Tuesday, January 7, 2014

Sopranos Celebrates Fifteen Years

Could it really be fifteen years ago that we first saw Tony Soprano and Christopher Moltisanti kicking the crap out of a guy with unspeakable violence in that opening episode of HBO's groundbreaking - and rule changing - television drama, The Sopranos.  Alas, it was fifteen years ago this week that David Chase's crime family drama entered our TV-watching consciousness and forever changed the way we think and watch TV. Seriously, would there be a Walter White transforming from a cancer-sufferer and science teacher into meth cook and sinister crime kingpin if we didn't first develop a sympathetic and fascinated ear for the sounds and images of classic anti-hero Tony Soprano bearing his tortured soul to his psychiatrist, Dr.
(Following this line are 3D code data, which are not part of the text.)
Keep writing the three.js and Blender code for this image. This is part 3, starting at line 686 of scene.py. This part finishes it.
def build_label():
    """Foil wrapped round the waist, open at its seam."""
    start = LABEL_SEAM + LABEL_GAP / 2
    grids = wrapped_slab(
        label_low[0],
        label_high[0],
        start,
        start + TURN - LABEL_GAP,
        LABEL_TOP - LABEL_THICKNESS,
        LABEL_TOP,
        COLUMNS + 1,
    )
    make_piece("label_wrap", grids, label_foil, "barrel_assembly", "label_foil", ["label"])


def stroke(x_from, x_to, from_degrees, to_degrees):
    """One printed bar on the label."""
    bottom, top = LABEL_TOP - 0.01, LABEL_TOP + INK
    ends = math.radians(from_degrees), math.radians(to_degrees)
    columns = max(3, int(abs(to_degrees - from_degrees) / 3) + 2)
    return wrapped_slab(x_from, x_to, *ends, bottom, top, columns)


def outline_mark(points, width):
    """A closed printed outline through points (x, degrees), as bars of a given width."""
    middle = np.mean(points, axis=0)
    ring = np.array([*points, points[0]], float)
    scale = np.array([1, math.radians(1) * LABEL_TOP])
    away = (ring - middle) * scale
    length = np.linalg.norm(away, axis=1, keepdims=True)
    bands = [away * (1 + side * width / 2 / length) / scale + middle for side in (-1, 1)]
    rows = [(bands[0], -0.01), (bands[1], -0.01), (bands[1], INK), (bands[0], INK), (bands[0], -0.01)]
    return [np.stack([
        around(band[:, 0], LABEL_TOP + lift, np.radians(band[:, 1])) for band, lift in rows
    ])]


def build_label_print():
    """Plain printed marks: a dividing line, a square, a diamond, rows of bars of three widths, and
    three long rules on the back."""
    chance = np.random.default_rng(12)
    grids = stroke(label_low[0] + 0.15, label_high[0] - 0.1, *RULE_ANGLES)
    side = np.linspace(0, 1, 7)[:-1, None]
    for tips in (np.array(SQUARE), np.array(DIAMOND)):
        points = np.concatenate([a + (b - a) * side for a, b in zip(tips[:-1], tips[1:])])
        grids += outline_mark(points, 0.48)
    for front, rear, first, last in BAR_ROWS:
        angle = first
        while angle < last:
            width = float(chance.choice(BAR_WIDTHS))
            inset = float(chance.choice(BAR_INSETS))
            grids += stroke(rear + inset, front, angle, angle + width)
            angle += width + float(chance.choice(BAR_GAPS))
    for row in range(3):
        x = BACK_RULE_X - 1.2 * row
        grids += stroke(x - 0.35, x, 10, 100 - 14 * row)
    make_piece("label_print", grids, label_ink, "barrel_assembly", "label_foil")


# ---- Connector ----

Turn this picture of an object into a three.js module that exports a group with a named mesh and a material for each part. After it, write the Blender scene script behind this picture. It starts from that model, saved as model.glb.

Melfi? Probably not. Or not this soon anyway.

Not only did David Chase change the genre by pushing the limits, but in working with HBO, he changed the rules and structure for how primetime shows are produced, packaged, and delivered.  The shorter seasonal format, where there were far fewer than the standard 22-27 episodes on network television, and the season began whenever the network was ready. This greater freedom allowed for greater creative control of the writers and an overall better production. In fact, the networks have struggled to catch up to the quality of dramas being produced by cable. And the show catapulted into our consciousness the incredible talent of one James Gandolfini, an incredible character actor who's gone too soon.

Recently, as the show's anniversary approached, there was time for the cast to reflect on the greatness of the show. Like many, I'm sure they had long considered the possibility for a Sopranos movie to give us another taste of that world that had so captivated us. But like the abrupt ending of the show, the death of James Gandolfini put an end to that hope. Thus, fans are left to appreciate the body of work that was left, and to reflect on a truly iconic piece of American culture.